DATA FOR THIS EXERCISE:
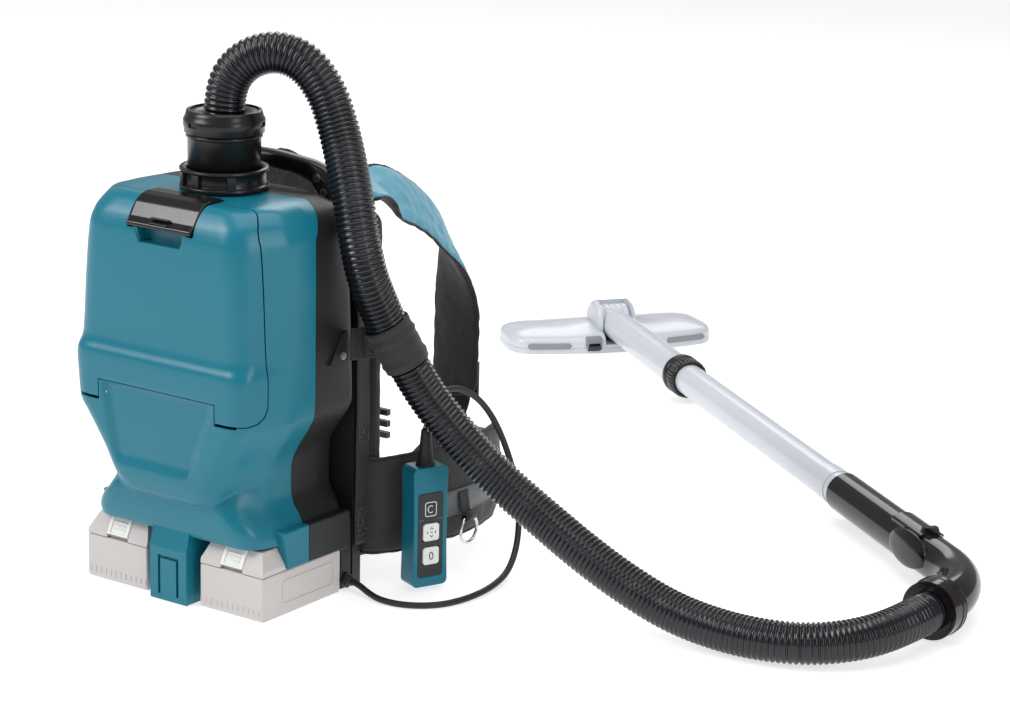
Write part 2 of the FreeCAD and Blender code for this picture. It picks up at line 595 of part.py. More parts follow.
plate_front, plate_wall = size("plate_front"), size("plate_wall")
pad_front = plate_front + plate_wall + size("soft_gap")
pad_back = pad_front + size("pad_deep")
Solid("harness_plate").box("2 * dims.plate_half", "dims.plate_wall", "dims.plate_high",
                           ("-dims.plate_half", 0, 0)
      ).rod("dims.screw_radius / 2", 40, (-84, -5, 20), cut=True, turn=ALONG_Y
      ).rod("dims.screw_radius / 2", 40, (84, -5, 20), cut=True, turn=ALONG_Y
      ).rod("dims.screw_radius / 2", 40, (-84, -5, 54), cut=True, turn=ALONG_Y
      ).rod("dims.screw_radius / 2", 40, (84, -5, 54), cut=True, turn=ALONG_Y
      ).rod("dims.screw_radius * 1.5 + 0.6", 9, (-84, "dims.plate_wall - 2", 20), cut=True, turn=ALONG_Y
      ).rod("dims.screw_radius * 1.5 + 0.6", 9, (84, "dims.plate_wall - 2", 20), cut=True, turn=ALONG_Y
      ).rod("dims.screw_radius * 1.5 + 0.6", 9, (-84, "dims.plate_wall - 2", 54), cut=True, turn=ALONG_Y
      ).rod("dims.screw_radius * 1.5 + 0.6", 9, (84, "dims.plate_wall - 2", 54), cut=True, turn=ALONG_Y
      ).put((0, "dims.plate_front", 0))
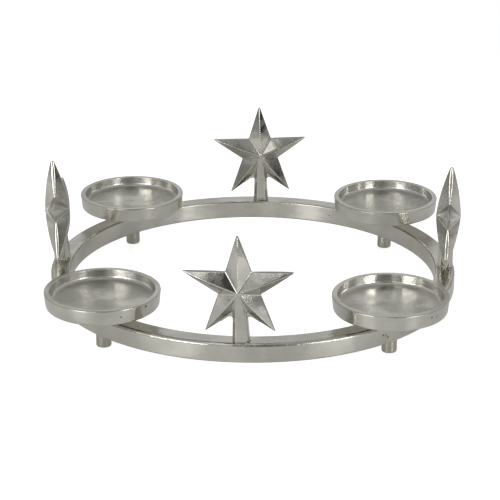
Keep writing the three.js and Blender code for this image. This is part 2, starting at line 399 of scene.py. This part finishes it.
def across_star(spot):
    """Distance from the star's middle, and the angle round it from straight up."""
    offset = spot - star_centre
    return math.hypot(offset.x, offset.z) / MM, math.atan2(offset.x, offset.z)


def is_valley(spot):
    reach, angle = across_star(spot)
    return reach > 1 and abs(angle / ARM - round(angle / ARM)) > 0.25


bpy.ops.object.select_all(action="DESELECT")
bpy.ops.mesh.primitive_circle_add(
    vertices=10,
    radius=STAR_REACH * MM,
    fill_type="TRIFAN",
    location=star_centre,
    rotation=(math.pi / 2, 0, 0),
)
star = bpy.context.object
star.name = "star"
bpy.ops.object.transform_apply()
bpy.ops.object.mode_set(mode="EDIT")
taken_along = STAR_DOME * (1 - (STAR_VALLEY / STAR_REACH) ** 2)
pick(star, "VERT", is_valley)
bpy.ops.transform.resize(value=(STAR_VALLEY / STAR_REACH,) * 3, center_override=star_centre)
bpy.ops.transform.translate(value=(0, (taken_along - STAR_EDGE) * MM, 0))
pick(star, "VERT", lambda spot: across_star(spot)[0] > STAR_REACH - 1)
bpy.ops.transform.translate(value=(0, -STAR_EDGE * MM, 0))
pick(star, "VERT", lambda spot: spot.z < 20 * MM)
bpy.ops.transform.translate(value=(0, 0, -0.3 * MM))
pick(star, "VERT", lambda spot: spot.z < 20 * MM and spot.x < 0)
bpy.ops.transform.translate(value=(-1.3 * MM, 0, -0.6 * MM))
pick(star, "VERT", lambda spot: across_star(spot)[0] < 1)
bpy.ops.transform.translate(value=(0, -(STAR_PEAK - STAR_DOME) * MM, 0))

# %% Star, the domed facets
bpy.ops.mesh.select_all(action="SELECT")
bpy.ops.mesh.subdivide(number_cuts=47)
pick(star, "VERT", lambda spot: across_star(spot)[0] < 0.1)
bpy.ops.transform.translate(
    value=(0, -STAR_DOME * MM, 0),
    use_proportional_edit=True,
    proportional_edit_falloff="INVERSE_SQUARE",
    proportional_size=STAR_REACH * MM,
)
middle_forward = min(vertex.co.y for vertex in bmesh.from_edit_mesh(star.data).verts)
print("star peak", round(-middle_forward / MM, 1), "mm in front of its middle plane")

# %% Star, its edge and its other side
bpy.ops.mesh.select_mode(type="EDGE")
bpy.ops.mesh.select_non_manifold(extend=False)
bpy.ops.transform.resize(value=(1, 0.45, 1), center_override=(0, 0, 0))
bpy.ops.mesh.extrude_region_move(TRANSFORM_OT_translate={"value": (0, 20 * MM, 0)})
bpy.ops.transform.resize(value=(1, 0, 1), center_override=(0, 0, 0))
bpy.ops.object.mode_set(mode="OBJECT")
apply_modifier(star, "MIRROR", use_axis=(False, True, False), use_clip=True, merge_threshold=NEAR)
bpy.ops.object.mode_set(mode="EDIT")
close_up(star)

# %% [markdown]
# The sharp ends of the arms were broken on the wheel. A short round bar through the star, a little
# smaller than the reach of the arms, keeps only what lies inside it, which a Boolean modifier does
# as an intersection.

# %% Star, the blunt ends
bpy.ops.object.select_all(action="DESELECT")
bpy.ops.mesh.primitive_cylinder_add(
    vertices=128,
    radius=STAR_BLUNT * MM,
    depth=60 * MM,
    location=star_centre - Vector((0.6 * MM, 0, 1.5 * MM)),
    rotation=(math.pi / 2, 0, 0),
)
bar = bpy.context.object
apply_modifier(star, "BOOLEAN", operation="INTERSECT", solver="EXACT", object=bar)
bpy.data.objects.remove(bar)
print("star with blunt ends:", len(star.data.vertices), "corners")

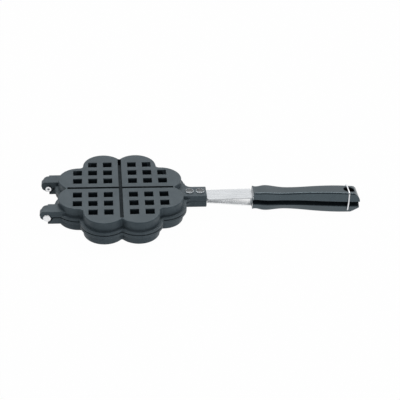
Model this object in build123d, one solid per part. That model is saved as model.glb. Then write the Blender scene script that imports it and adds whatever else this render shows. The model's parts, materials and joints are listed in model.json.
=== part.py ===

WORK TO COMPLETE: Reproduce each entry exactly, leaving out nothing.

RESPONSE TO THIS EXERCISE:
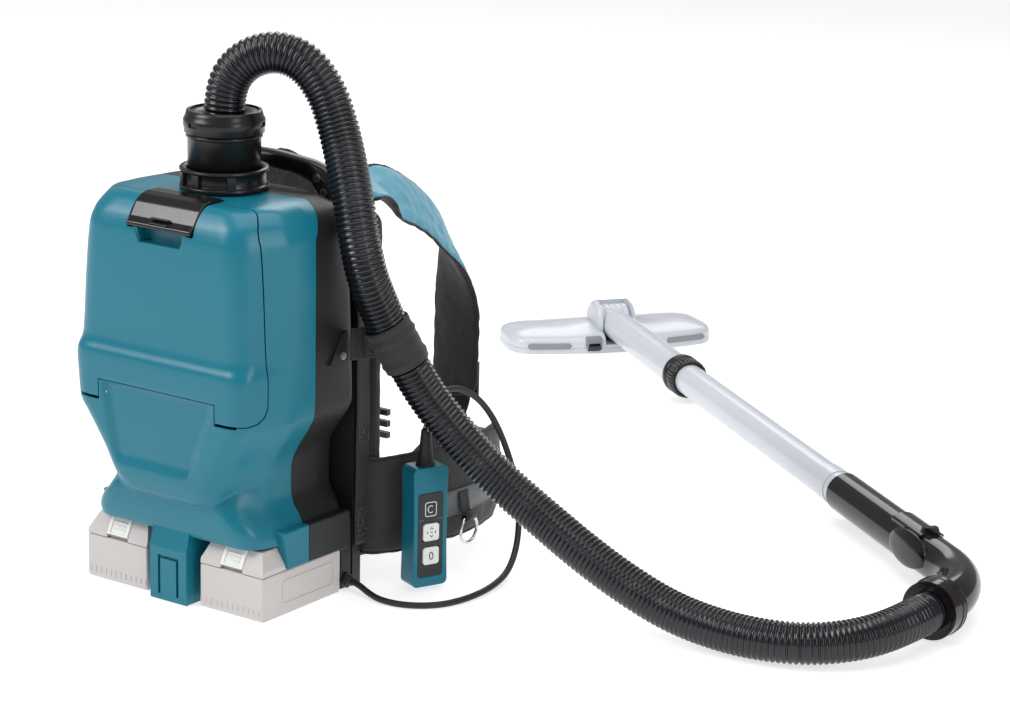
Write part 2 of the FreeCAD and Blender code for this picture. It picks up at line 595 of part.py. More parts follow.
plate_front, plate_wall = size("plate_front"), size("plate_wall")
pad_front = plate_front + plate_wall + size("soft_gap")
pad_back = pad_front + size("pad_deep")
Solid("harness_plate").box("2 * dims.plate_half", "dims.plate_wall", "dims.plate_high",
                           ("-dims.plate_half", 0, 0)
      ).rod("dims.screw_radius / 2", 40, (-84, -5, 20), cut=True, turn=ALONG_Y
      ).rod("dims.screw_radius / 2", 40, (84, -5, 20), cut=True, turn=ALONG_Y
      ).rod("dims.screw_radius / 2", 40, (-84, -5, 54), cut=True, turn=ALONG_Y
      ).rod("dims.screw_radius / 2", 40, (84, -5, 54), cut=True, turn=ALONG_Y
      ).rod("dims.screw_radius * 1.5 + 0.6", 9, (-84, "dims.plate_wall - 2", 20), cut=True, turn=ALONG_Y
      ).rod("dims.screw_radius * 1.5 + 0.6", 9, (84, "dims.plate_wall - 2", 20), cut=True, turn=ALONG_Y
      ).rod("dims.screw_radius * 1.5 + 0.6", 9, (-84, "dims.plate_wall - 2", 54), cut=True, turn=ALONG_Y
      ).rod("dims.screw_radius * 1.5 + 0.6", 9, (84, "dims.plate_wall - 2", 54), cut=True, turn=ALONG_Y
      ).put((0, "dims.plate_front", 0))
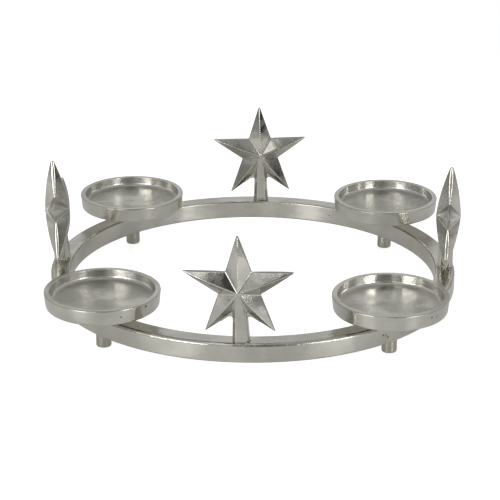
Keep writing the three.js and Blender code for this image. This is part 2, starting at line 399 of scene.py. This part finishes it.
def across_star(spot):
    """Distance from the star's middle, and the angle round it from straight up."""
    offset = spot - star_centre
    return math.hypot(offset.x, offset.z) / MM, math.atan2(offset.x, offset.z)


def is_valley(spot):
    reach, angle = across_star(spot)
    return reach > 1 and abs(angle / ARM - round(angle / ARM)) > 0.25


bpy.ops.object.select_all(action="DESELECT")
bpy.ops.mesh.primitive_circle_add(
    vertices=10,
    radius=STAR_REACH * MM,
    fill_type="TRIFAN",
    location=star_centre,
    rotation=(math.pi / 2, 0, 0),
)
star = bpy.context.object
star.name = "star"
bpy.ops.object.transform_apply()
bpy.ops.object.mode_set(mode="EDIT")
taken_along = STAR_DOME * (1 - (STAR_VALLEY / STAR_REACH) ** 2)
pick(star, "VERT", is_valley)
bpy.ops.transform.resize(value=(STAR_VALLEY / STAR_REACH,) * 3, center_override=star_centre)
bpy.ops.transform.translate(value=(0, (taken_along - STAR_EDGE) * MM, 0))
pick(star, "VERT", lambda spot: across_star(spot)[0] > STAR_REACH - 1)
bpy.ops.transform.translate(value=(0, -STAR_EDGE * MM, 0))
pick(star, "VERT", lambda spot: spot.z < 20 * MM)
bpy.ops.transform.translate(value=(0, 0, -0.3 * MM))
pick(star, "VERT", lambda spot: spot.z < 20 * MM and spot.x < 0)
bpy.ops.transform.translate(value=(-1.3 * MM, 0, -0.6 * MM))
pick(star, "VERT", lambda spot: across_star(spot)[0] < 1)
bpy.ops.transform.translate(value=(0, -(STAR_PEAK - STAR_DOME) * MM, 0))

# %% Star, the domed facets
bpy.ops.mesh.select_all(action="SELECT")
bpy.ops.mesh.subdivide(number_cuts=47)
pick(star, "VERT", lambda spot: across_star(spot)[0] < 0.1)
bpy.ops.transform.translate(
    value=(0, -STAR_DOME * MM, 0),
    use_proportional_edit=True,
    proportional_edit_falloff="INVERSE_SQUARE",
    proportional_size=STAR_REACH * MM,
)
middle_forward = min(vertex.co.y for vertex in bmesh.from_edit_mesh(star.data).verts)
print("star peak", round(-middle_forward / MM, 1), "mm in front of its middle plane")

# %% Star, its edge and its other side
bpy.ops.mesh.select_mode(type="EDGE")
bpy.ops.mesh.select_non_manifold(extend=False)
bpy.ops.transform.resize(value=(1, 0.45, 1), center_override=(0, 0, 0))
bpy.ops.mesh.extrude_region_move(TRANSFORM_OT_translate={"value": (0, 20 * MM, 0)})
bpy.ops.transform.resize(value=(1, 0, 1), center_override=(0, 0, 0))
bpy.ops.object.mode_set(mode="OBJECT")
apply_modifier(star, "MIRROR", use_axis=(False, True, False), use_clip=True, merge_threshold=NEAR)
bpy.ops.object.mode_set(mode="EDIT")
close_up(star)

# %% [markdown]
# The sharp ends of the arms were broken on the wheel. A short round bar through the star, a little
# smaller than the reach of the arms, keeps only what lies inside it, which a Boolean modifier does
# as an intersection.

# %% Star, the blunt ends
bpy.ops.object.select_all(action="DESELECT")
bpy.ops.mesh.primitive_cylinder_add(
    vertices=128,
    radius=STAR_BLUNT * MM,
    depth=60 * MM,
    location=star_centre - Vector((0.6 * MM, 0, 1.5 * MM)),
    rotation=(math.pi / 2, 0, 0),
)
bar = bpy.context.object
apply_modifier(star, "BOOLEAN", operation="INTERSECT", solver="EXACT", object=bar)
bpy.data.objects.remove(bar)
print("star with blunt ends:", len(star.data.vertices), "corners")

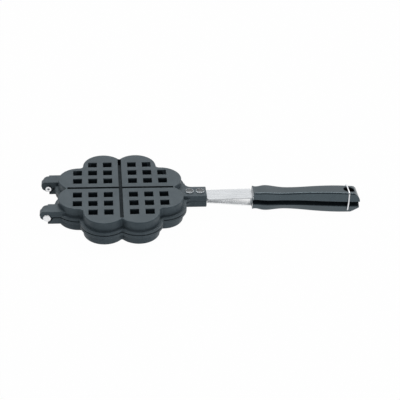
Model this object in build123d, one solid per part. That model is saved as model.glb. Then write the Blender scene script that imports it and adds whatever else this render shows. The model's parts, materials and joints are listed in model.json.
=== part.py ===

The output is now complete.